Textos de Rogério Santos, com reflexões e atualidade sobre indústrias culturais (imprensa, rádio, televisão, internet, cinema, videojogos, música, livros, centros comerciais) e criativas (museus, exposições, teatro, espetáculos). Na blogosfera desde 2002.
quinta-feira, 8 de maio de 2008
UM PROJECTO DE PÓS-DOUTORAMENTO – QUE ME LEMBREI DE ESBOÇAR HOJE MAS NÃO VOU FAZER (4)
[continuação do texto dos dias 6, 9 e 25 de Abril]

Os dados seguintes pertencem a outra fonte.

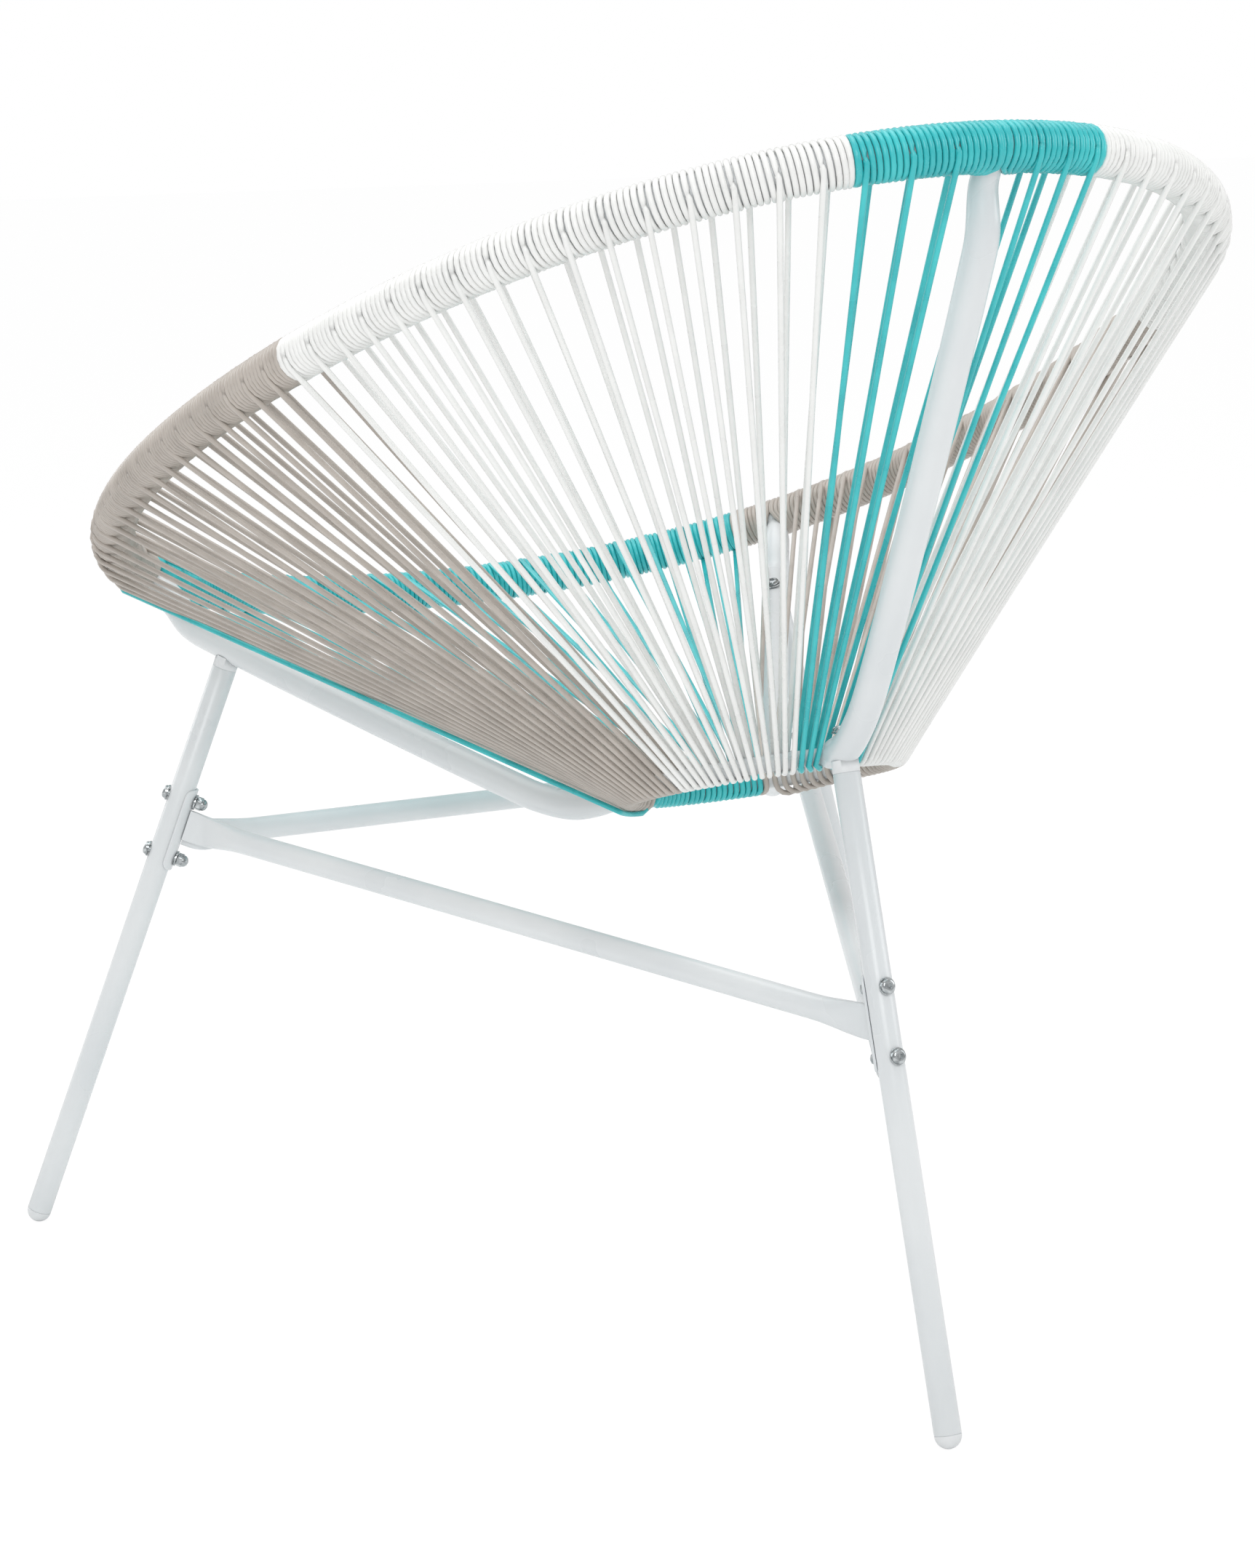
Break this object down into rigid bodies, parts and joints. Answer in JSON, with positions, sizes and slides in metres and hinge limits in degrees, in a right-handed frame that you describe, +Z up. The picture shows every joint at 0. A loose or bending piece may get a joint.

A carta e o seu substituto, o correio electrónico (ou email) e a passagem da fotografia analógica para a digital são duas outras alterações sobre as quais pouco pensamos sobre como seria antes. Ao correio tradicional (correio caracol, a partir do snail mail inglês) veio o email (na designação igualmente inglesa). Na carta, escrevíamos à mão ou, quando muito, à máquina de escrever. A velocidade lenta da carta associava-se à reflexão desse tempo. A carta marcava um ritmo biológico: carta para lá, carta para cá. Esperava-se o carteiro como hoje se liga o computador e abre no programa de correio: se havia cartas, separavam-se e liam-se de acordo com a importância ou expectativa de cada uma das missivas.
Com o correio electrónico, usam-se sinais, de prioridade quando se envia, para ler depois quando se pretende retomar mais tarde. A carta permitia signos escritos, usando-se poucos elementos visuais; o email permite agregar texto, imagem e som, o que torna mais próxima a ideia de galáxia Marconi, de reequilíbrio sensorial, como falava McLuhan. O email (e os programas de troca de mensagens em tempo real ou comunicação síncrona) permite recuperar alguma tradição da escrita, que se julgava perdida quando o uso massificado do telefone tornou a comunicação mais oral. A escrita automática das mensagens em tempo real (caso do Messenger) é mais da ordem da estenografia e da voragem do tempo, da fragmentação pós-moderna; o correio electrónico permite o armazenamento, com possíveis recuperações de mensagens mais tarde, é da ordem do ficheiro no arquivo.
Passaram já 14 anos que uso o email, em contas profissionais ou gratuitas (houve um momento de hesitação das empresas de telecomunicações, querendo taxar esse serviço, mas rapidamente se convenceram da dificuldade, dada a oferta simultânea de várias pequenas empresas usando a internet). Já não faço ideia do tempo em que ele não existia. Trata-se de um hábito novo já antigo, se quisermos. Mesmo em férias, não consigo suportar muitos dias sem ver que mensagens recebi. O email destruiu praticamente outra tecnologia, o fax. Mais japonesa, pelo papel fino que usava lembrando a tradição da pintura e do desenho oriental, o fax era uma tecnologia da família da fotocópia, mas à distância, usando processos electroquímicos aparentados. Do mesmo modo que um negócio ou combinação se fechava recorrendo à expressão “mande-me um fax”, hoje diz-se “mande-me um email”.
De todas as mudanças acima identificadas – e o computador e a tecnologia digital andaram por elas todas – a que mais me impressiona pela sua versatilidade é a máquina digital de imagens (combinando imagem fixa e em movimento, com possibilidades de registar igualmente o som) e que pode existir só por si ou acoplado a um telefone celular, máquina multifunções por excelência do nosso tempo. A máquina digital de imagem, em especial desde que alojadores como o YouTube, o Vimeo ou o Flickr permitiram guardar imagens, tornou possível uma produção astronómica de imagens, como nunca acontecera antes. Vivemos numa era de abundância, como um texto de Anthony Smith explicava – e que eu já prometi aqui falar dele –, podendo reproduzir em cadeia graças igualmente às redes sociais, muito populares em especial pelos mais jovens e nos últimos cinco anos, e que servem de álbum de família ou de amigos e montra das suas vidas, com relações de amizade ou de mais intimidade, numa mistura do privado e do público. Redes como o hi5 ou o Facebook alargam quase geometricamente por cada dia que passam, cruzando amigos com amigos de amigos com amigos de amigos de amigos. Talvez isto traga ruído mas são formas novas de comunicação, já não o conhecimento real mas o virtual, com vantagens e defeitos.